3D code data
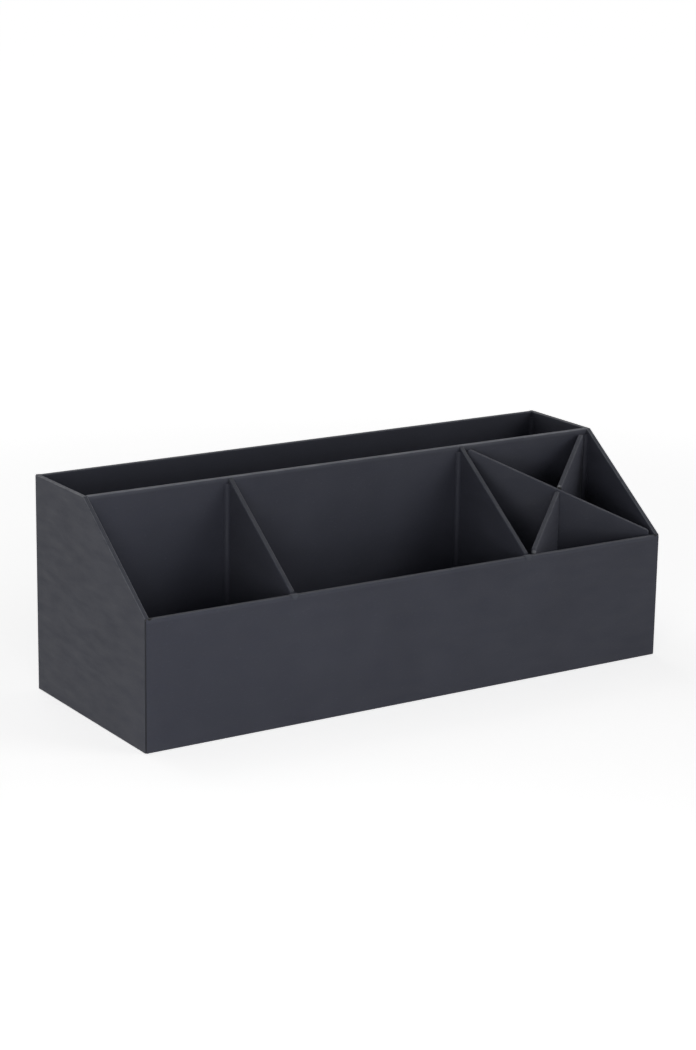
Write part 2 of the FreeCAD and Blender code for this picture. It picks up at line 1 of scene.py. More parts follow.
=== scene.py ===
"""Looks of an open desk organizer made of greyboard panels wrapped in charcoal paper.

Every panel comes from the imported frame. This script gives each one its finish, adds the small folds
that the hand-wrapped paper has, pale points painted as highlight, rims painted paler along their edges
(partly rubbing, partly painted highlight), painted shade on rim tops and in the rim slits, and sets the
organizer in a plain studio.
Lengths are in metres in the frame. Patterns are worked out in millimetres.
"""

import logging
import math
from dataclasses import dataclass, field
from enum import Enum
from typing import Any

import bmesh
import bpy
from mathutils import Euler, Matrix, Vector


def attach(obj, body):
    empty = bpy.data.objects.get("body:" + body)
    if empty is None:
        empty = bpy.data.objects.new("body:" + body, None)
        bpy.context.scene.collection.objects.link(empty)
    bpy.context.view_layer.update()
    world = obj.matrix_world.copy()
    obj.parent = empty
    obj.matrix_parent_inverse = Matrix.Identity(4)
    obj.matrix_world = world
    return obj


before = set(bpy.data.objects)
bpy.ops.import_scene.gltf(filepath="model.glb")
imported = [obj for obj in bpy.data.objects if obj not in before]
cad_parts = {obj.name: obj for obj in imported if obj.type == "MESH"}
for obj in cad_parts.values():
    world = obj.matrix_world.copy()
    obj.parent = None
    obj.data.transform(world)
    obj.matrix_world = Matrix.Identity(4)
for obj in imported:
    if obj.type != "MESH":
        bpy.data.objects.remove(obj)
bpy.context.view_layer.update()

LOG = logging.getLogger("organizer")
MM = 0.001
PICTURE = (696, 1050)

# Typical for paper and board, which are both cellulose.
CELLULOSE_IOR = 1.47
# Blender's wave texture repeats every WAVE_PERIOD / Scale.
WAVE_PERIOD = 0.31
SMOOTH = {"interpolation_type": "SMOOTHSTEP"}
COLOURS = {"data_type": "RGBA"}
WHITE = (1.0, 1.0, 1.0, 1.0)

Colour = tuple[float, float, float, float]
Place = tuple[float, float, float]
Band = tuple[float, float]
Tree = bpy.types.NodeTree
Socket = bpy.types.NodeSocket


# ---------------------------------------------------------------------------------------------
# Helpers
# ---------------------------------------------------------------------------------------------

def linear(code: str) -> Colour:
    """Turn an sRGB hex colour into linear RGBA.

    Args:
        code: colour such as "#3F4147".

    Returns:
        Red, green and blue as Blender's colour sockets take them, with alpha 1.
    """
    values = [int(code[i:i + 2], 16) / 255 for i in (1, 3, 5)]
    red, green, blue = (v / 12.92 if v <= 0.04045 else ((v + 0.055) / 1.055) ** 2.4
                        for v in values)
    return red, green, blue, 1.0


def add_node(tree: Tree, kind: str, settings: dict[str, Any] | None = None,
             inputs: dict[int | str, Any] | None = None) -> bpy.types.Node:
    """Add one node with its settings and links.

    Args:
        tree: node tree that gets the node.
        kind: Blender's name for the kind of node.
        settings: the node's own properties by name.
        inputs: what goes into each socket, by name or number: an output socket to link, or a value.

    Returns:
        The new node.
    """
    node = tree.nodes.new(kind)
    for name, value in (settings or {}).items():
        setattr(node, name, value)
    for key, value in (inputs or {}).items():
        if isinstance(value, bpy.types.NodeSocket):
            tree.links.new(value, node.inputs[key])
        else:
            node.inputs[key].default_value = value
    return node


def new_material(name: str) -> tuple[bpy.types.Material, Tree]:
    """Make an empty node material.

    Args:
        name: name of the material and its surface.

    Returns:
        The material and its node tree.
    """
    material = bpy.data.materials.new(name)
    material.use_nodes = True
    material.node_tree.nodes.clear()
    return material, material.node_tree


@dataclass(frozen=True)
class Ground:
    """What every finish starts from.

    Attributes:
        tree: node tree of the material.
        place: place on the object in millimetres.
        normal: direction of the surface in the object's own axes.
    """

    tree: Tree
    place: Socket
    normal: Socket

    @classmethod
    def of(cls, tree: Tree) -> "Ground":
        """Read place and direction from the object's own axes.

        Args:
            tree: node tree of the material.

        Returns:
            Ground of the finish.
        """
        where = add_node(tree, "ShaderNodeTexCoord")
        place = add_node(tree, "ShaderNodeVectorMath", {"operation": "SCALE"},
                         {0: where.outputs["Object"], "Scale": 1 / MM}).outputs[0]
        return cls(tree, place, where.outputs["Normal"])


# ---------------------------------------------------------------------------------------------
# Finishes
# ---------------------------------------------------------------------------------------------

class Facing(Enum):
    """Direction of a panel's thickness, which is at right angles to both its faces."""

    FRONT = (0.0, 1.0, 0.0)
    SIDE = (1.0, 0.0, 0.0)
    UP = (0.0, 0.0, 1.0)


@dataclass(frozen=True)
class EdgePlane:
    """Plane near an edge of a sheet. Inside the sheet the distance grows away from it.

    Attributes:
        normal: direction into the sheet, of length 1.
        offset: millimetres added so that the distance is 0 at the edge.
    """

    normal: Place
    offset: float


@dataclass(frozen=True)
class Mark:
    """Small spot on a sheet that differs from the rest of it.

    Attributes:
        place: middle of the spot in millimetres.
        reach: distance in millimetres at which it has faded out.
        tone: sRGB colour at its middle.
    """

    place: Place
    reach: float
    tone: str


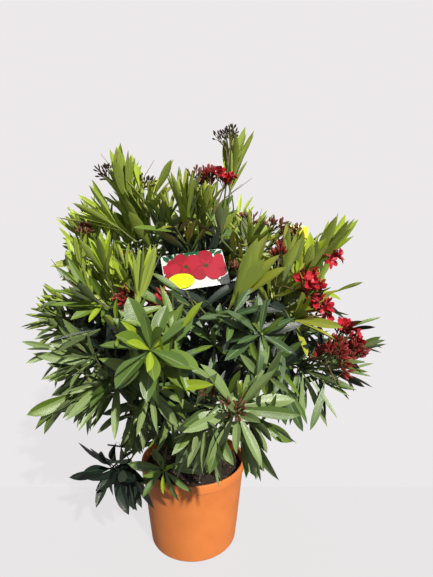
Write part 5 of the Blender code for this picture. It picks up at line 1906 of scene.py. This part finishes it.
def stage_plane(name, near, far, glow):
    """A stretch of floor that glows for the camera but gives the plant little light from below."""
    bm = bmesh.new()
    bmesh.ops.create_grid(bm, x_segments=1, y_segments=1, size=1)
    for vert in bm.verts:
        vert.co = Vector((vert.co.x * FLOOR_HALF_WIDTH, near if vert.co.y < 0 else far, -FLOOR_DROP))
    material = base_material(name, (0.06, 0.06, 0.06), 0.9, 0.0)
    tree = material.node_tree
    shader_of(material)["Emission Color"].default_value = (*glow, 1)
    for_camera = add_node(tree, "LightPath").outputs["Is Camera Ray"]
    strength = add_node(tree, "MapRange", {"Value": for_camera, "To Min": GLOW_FOR_PLANT,
                                           "To Max": GLOW_FOR_CAMERA}).outputs["Result"]
    tree.links.new(strength, shader_of(material)["Emission Strength"])
    mesh = mesh_of(bm)
    mesh.materials.append(material)
    put_in_scene(name, mesh)


def light_backdrop(tree):
    tree.nodes.clear()
    height = add_node(tree, "SeparateXYZ", {0: add_node(tree, "TexCoord").outputs["Generated"]}).outputs["Z"]
    level = add_node(tree, "MapRange", {"Value": height, "From Min": -1}).outputs["Result"]
    sky = colour_ramp(tree, level, (0.4, 0.85), ((0.07, 0.07, 0.07), (0.71, 0.72, 0.72)))
    given = add_node(tree, "Background", {"Color": sky, "Strength": 0.72}).outputs[0]
    seen = add_node(tree, "Background", {"Color": (0.845, 0.815, 0.825, 1)}).outputs[0]
    for_camera = add_node(tree, "LightPath").outputs["Is Camera Ray"]
    shown = add_node(tree, "MixShader", {0: for_camera, 1: given, 2: seen}).outputs[0]
    add_node(tree, "OutputWorld", {"Surface": shown})


stage_plane("floor_near", -12, FLOOR_SEAM, (0.728, 0.711, 0.717))
stage_plane("floor_far", FLOOR_SEAM, 60, (0.755, 0.735, 0.745))
world = bpy.data.worlds.new("studio")
bpy.context.scene.world = world
world.use_nodes = True
light_backdrop(world.node_tree)

key = bpy.data.lights.new("key", "SUN")
key.energy = 4.7
key.angle = math.radians(1.5)
key.color = (1.0, 0.97, 0.9)
put_in_scene("key", key).rotation_euler = KEY_WAY.to_track_quat("Z", "Y").to_euler()

camera = bpy.data.cameras.new("camera")
camera.sensor_width = SENSOR
camera.lens = LENS
eye = put_in_scene("camera", camera)
eye.location = ONLOOKER
eye.rotation_euler = (CAMERA_PITCH, 0, 0)
bpy.context.scene.camera = eye
bpy.context.scene.view_settings.view_transform = "Standard"
print("camera lens", round(LENS, 1), "mm, pitch", round(math.degrees(CAMERA_PITCH)), "degrees")
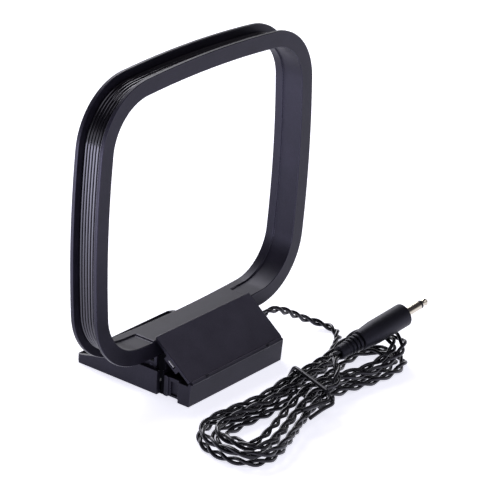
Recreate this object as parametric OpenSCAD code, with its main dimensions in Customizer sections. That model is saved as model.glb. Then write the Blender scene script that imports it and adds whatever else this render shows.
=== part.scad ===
// Loop antenna on a folding stand, with a twisted lead and a jack plug.
// Millimetres, +Z up. X runs along the loop's width and Y from the stand's front to its back.
// The origin is on the floor under the middle of the stand.

/* [Loop frame] */
// Width of the loop over its bowed sides
loop_w = 130; // [110:1:150]
// Height of the loop over its bowed top and bottom
loop_h = 119.3; // [100:0.1:140]
// Depth of the loop from the front flange to the rear flange
loop_depth = 13.2; // [13.1:0.1:15]
// Height of the loop's lowest point above the floor
loop_lift = 14.4; // [13.5:0.1:18]
// Distance from the foot of the stand's front wall back to the loop's middle plane
loop_set = 24.7; // [23.5:0.1:27]
// Outer radius of the loop's corners
corner_r = 27; // [20:0.5:34]
// How far each side bulges between its corners
side_bow = 1.3; // [0.6:0.1:2]
// How far the top bulges between its corners
top_bow = 1.5; // [0.6:0.1:2.5]
// How far the bottom bulges between its corners
bottom_bow = 1.1; // [0.6:0.1:1.6]
// Width of the rim, from its outer edge to its inner face
rim_w = 7.3; // [7:0.1:9]
// Thickness of each flange beside the winding
flange_t = 1.6; // [1.2:0.1:1.6]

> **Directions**
Starting at the top of the data above, repeat every line exactly until the line containing "in charcoal paper." has been given, then stop.

> **Exercise response**
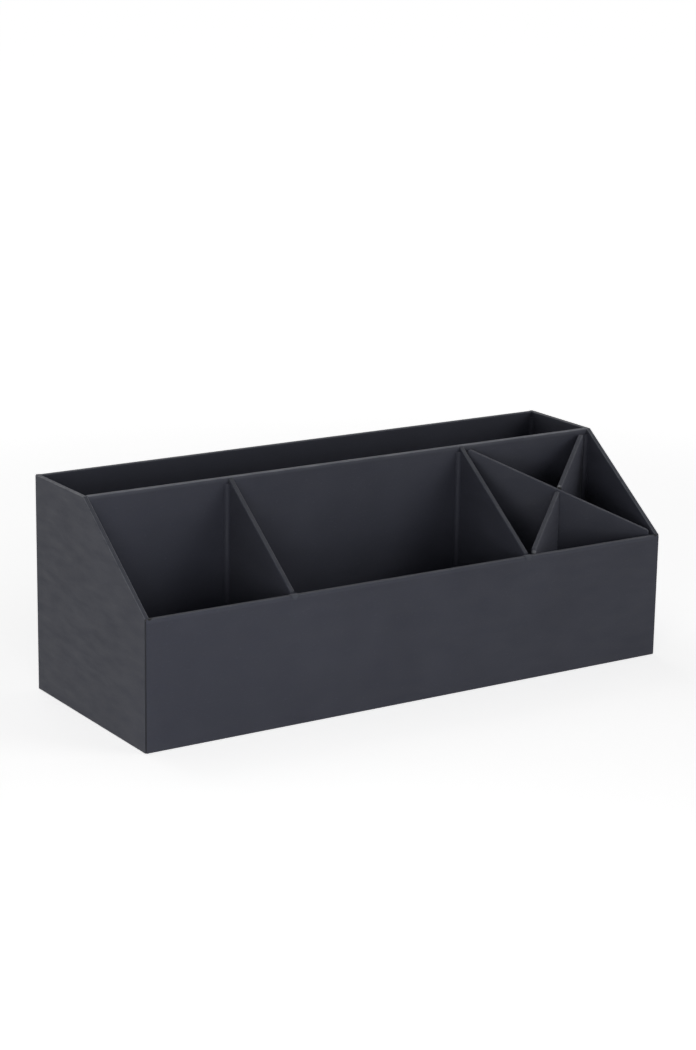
Write part 2 of the FreeCAD and Blender code for this picture. It picks up at line 1 of scene.py. More parts follow.
=== scene.py ===
"""Looks of an open desk organizer made of greyboard panels wrapped in charcoal paper.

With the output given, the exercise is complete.